▶ _BRIEF_: Reproduce all lines of the listing below in which the word "with" occurs.

▶ _DATA SHOWN_:

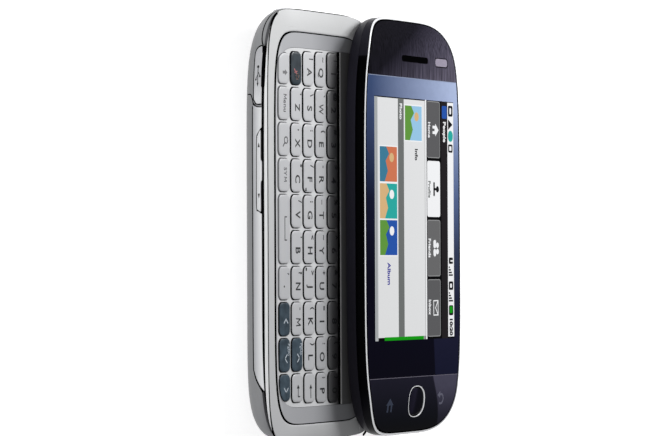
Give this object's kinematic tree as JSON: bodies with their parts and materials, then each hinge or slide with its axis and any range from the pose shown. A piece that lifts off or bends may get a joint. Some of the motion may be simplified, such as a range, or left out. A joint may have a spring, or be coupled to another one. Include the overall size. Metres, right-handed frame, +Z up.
{
  "type": "slider phone",
  "caption": "Side-sliding touch-screen phone, slid open: display half over a keyboard base with letter keys, side rocker, port flap, headphone jack and camera.",
  "frame": {"origin": "centre of the base half's flat back face, on the surface the phone lies on", "axes": "+Y along the phone towards the earpiece end, +X the way the display half slides open, +Z up out of the screen"},
  "size_m": [0.0882, 0.1094, 0.016],
  "materials": {
    "silver_satin": "satin silver lacquer",
    "grey_housing": "satin grey lacquer",
    "key_silver": "satin silver, moulded",
    "key_dark": "semi-gloss dark blue-grey",
    "black_plastic": "matt black",
    "graphite": "gloss graphite with a violet cast",
    "gloss_black": "high gloss",
    "rim_chrome": "bright plated",
    "glass_dark": "polished",
    "trim_brushed": "fine brushed lines under gloss",
    "cover_gloss": "high gloss",
    "sheet_rubber": "matt",
    "board": "solder mask",
    "steel": "satin",
    "plate_dark": "matt dark grey",
    "cell_wrap": "matt film",
    "lens_glass": "polished",
    "flash_clear": "clear moulded",
    "ribbon": "polyimide film",
    "lcd_stack": "panel stack"
  },
  "bodies": {
    "base": {"rear_housing": "grey_housing", "side_panels": "silver_satin", "front_bezel": "silver_satin", "mid_frame": "black_plastic", "deck_plate": "grey_housing", "key_frame": "silver_satin", "keypad_sheet": "sheet_rubber", "keyboard_board": "board", "main_board": "board", "shield_cans": "steel", "card_sockets": "steel", "usb_connector": "steel", "audio_jack": "black_plastic", "battery": "cell_wrap", "camera_module": "black_plastic", "camera_ring": "silver_satin", "camera_window": "lens_glass", "flash_lens": "flash_clear", "loudspeaker": "black_plastic", "vibration_motor": "steel", "case_screws": "steel", "slide_base_plate": "plate_dark", "guide_studs": "steel", "flex_cable": "ribbon", "slide_springs": "steel"},
    "display": {"slide_plate": "steel", "display_housing": "graphite", "display_frame": "gloss_black", "chrome_rim": "rim_chrome", "lcd_module": "lcd_stack", "touch_glass": "glass_dark", "top_trim": "trim_brushed", "lower_cover": "cover_gloss", "earpiece": "black_plastic", "sensor_window": "lens_glass", "button_ring": "rim_chrome", "display_screws": "steel"},
    "battery_cover": {"battery_cover": "grey_housing"},
    "volume_rocker": {"volume_rocker": "silver_satin"},
    "usb_cover": {"usb_cover": "silver_satin"},
    "camera_key": {"camera_key": "silver_satin"},
    "power_key": {"power_key": "silver_satin"},
    "menu_button": {"menu_button": "cover_gloss"},
    "number_keys": {"number_keys": "key_silver"},
    "qwerty_keys": {"qwerty_keys": "key_silver"},
    "home_row_keys": {"home_row_keys": "key_silver"},
    "lower_row_keys": {"lower_row_keys": "key_silver"},
    "fn_key": {"fn_key": "key_dark"},
    "shift_key": {"shift_key": "key_silver"},
    "menu_key": {"menu_key": "key_silver"},
    "search_key": {"search_key": "key_silver"},
    "symbol_key": {"symbol_key": "key_silver"},
    "space_key": {"space_key": "key_silver"},
    "period_key": {"period_key": "key_silver"},
    "left_key": {"left_key": "key_dark"},
    "down_key": {"down_key": "key_dark"},
    "right_key": {"right_key": "key_dark"},
    "up_key": {"up_key": "key_dark"},
    "enter_key": {"enter_key": "key_silver"},
    "backspace_key": {"backspace_key": "key_silver"}
  },
  "joints": [
    {"name": "display_slide", "type": "slide", "parent": "base", "child": "display", "axis": [1, 0, 0], "range_m": [-0.03525, 0]},
    {"name": "cover_slide", "type": "slide", "parent": "base", "child": "battery_cover", "axis": [0, -1, 0], "range_m": [0, 0.006]},
    {"name": "rocker_tilt", "type": "hinge", "parent": "base", "child": "volume_rocker", "pos_m": [-0.0259, 0.01325, 0.0072], "axis": [0, 0, 1], "range_deg": [-1.2, 1.2], "stiffness_Nm_per_rad": 0.5},
    {"name": "usb_flap", "type": "hinge", "parent": "base", "child": "usb_cover", "pos_m": [-0.0267, 0.03032, 0.0066], "axis": [0, 0, 1], "range_deg": [0, 90]},
    {"name": "camera_press", "type": "slide", "parent": "base", "child": "camera_key", "axis": [-1, 0, 0], "range_m": [0, 0.0003], "stiffness_N_per_m": 5000},
    {"name": "power_press", "type": "slide", "parent": "base", "child": "power_key", "axis": [0, -1, 0], "range_m": [0, 0.0003], "stiffness_N_per_m": 5000},
    {"name": "button_press", "type": "slide", "parent": "display", "child": "menu_button", "axis": [0, 0, -1], "range_m": [0, 0.00025], "stiffness_N_per_m": 5000},
    {"name": "number_press", "type": "slide", "parent": "base", "child": "number_keys", "axis": [0, 0, -1], "range_m": [0, 0.0003], "stiffness_N_per_m": 5000},
    {"name": "qwerty_press", "type": "slide", "parent": "base", "child": "qwerty_keys", "axis": [0, 0, -1], "range_m": [0, 0.0003], "stiffness_N_per_m": 5000},
    {"name": "home_row_press", "type": "slide", "parent": "base", "child": "home_row_keys", "axis": [0, 0, -1], "range_m": [0, 0.0003], "stiffness_N_per_m": 5000},
    {"name": "lower_row_press", "type": "slide", "parent": "base", "child": "lower_row_keys", "axis": [0, 0, -1], "range_m": [0, 0.0003], "stiffness_N_per_m": 5000},
    {"name": "fn_press", "type": "slide", "parent": "base", "child": "fn_key", "axis": [0, 0, -1], "range_m": [0, 0.0003], "stiffness_N_per_m": 5000},
    {"name": "shift_press", "type": "slide", "parent": "base", "child": "shift_key", "axis": [0, 0, -1], "range_m": [0, 0.0003], "stiffness_N_per_m": 5000},
    {"name": "menu_press", "type": "slide", "parent": "base", "child": "menu_key", "axis": [0, 0, -1], "range_m": [0, 0.0003], "stiffness_N_per_m": 5000},
    {"name": "search_press", "type": "slide", "parent": "base", "child": "search_key", "axis": [0, 0, -1], "range_m": [0, 0.0003], "stiffness_N_per_m": 5000},
    {"name": "symbol_press", "type": "slide", "parent": "base", "child": "symbol_key", "axis": [0, 0, -1], "range_m": [0, 0.0003], "stiffness_N_per_m": 5000},
    {"name": "space_press", "type": "slide", "parent": "base", "child": "space_key", "axis": [0, 0, -1], "range_m": [0, 0.0003], "stiffness_N_per_m": 5000},
    {"name": "period_press", "type": "slide", "parent": "base", "child": "period_key", "axis": [0, 0, -1], "range_m": [0, 0.0003], "stiffness_N_per_m": 5000},
    {"name": "left_press", "type": "slide", "parent": "base", "child": "left_key", "axis": [0, 0, -1], "range_m": [0, 0.0003], "stiffness_N_per_m": 5000},
    {"name": "down_press", "type": "slide", "parent": "base", "child": "down_key", "axis": [0, 0, -1], "range_m": [0, 0.0003], "stiffness_N_per_m": 5000},
    {"name": "right_press", "type": "slide", "parent": "base", "child": "right_key", "axis": [0, 0, -1], "range_m": [0, 0.0003], "stiffness_N_per_m": 5000},
    {"name": "up_press", "type": "slide", "parent": "base", "child": "up_key", "axis": [0, 0, -1], "range_m": [0, 0.0003], "stiffness_N_per_m": 5000},
    {"name": "enter_press", "type": "slide", "parent": "base", "child": "enter_key", "axis": [0, 0, -1], "range_m": [0, 0.0003], "stiffness_N_per_m": 5000},
    {"name": "backspace_press", "type": "slide", "parent": "base", "child": "backspace_key", "axis": [0, 0, -1], "range_m": [0, 0.0003], "stiffness_N_per_m": 5000}
  ]
}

▶ _THE RESPONSE_:
Give this object's kinematic tree as JSON: bodies with their parts and materials, then each hinge or slide with its axis and any range from the pose shown. A piece that lifts off or bends may get a joint. Some of the motion may be simplified, such as a range, or left out. A joint may have a spring, or be coupled to another one. Include the overall size. Metres, right-handed frame, +Z up.
  "caption": "Side-sliding touch-screen phone, slid open: display half over a keyboard base with letter keys, side rocker, port flap, headphone jack and camera.",
    "graphite": "gloss graphite with a violet cast",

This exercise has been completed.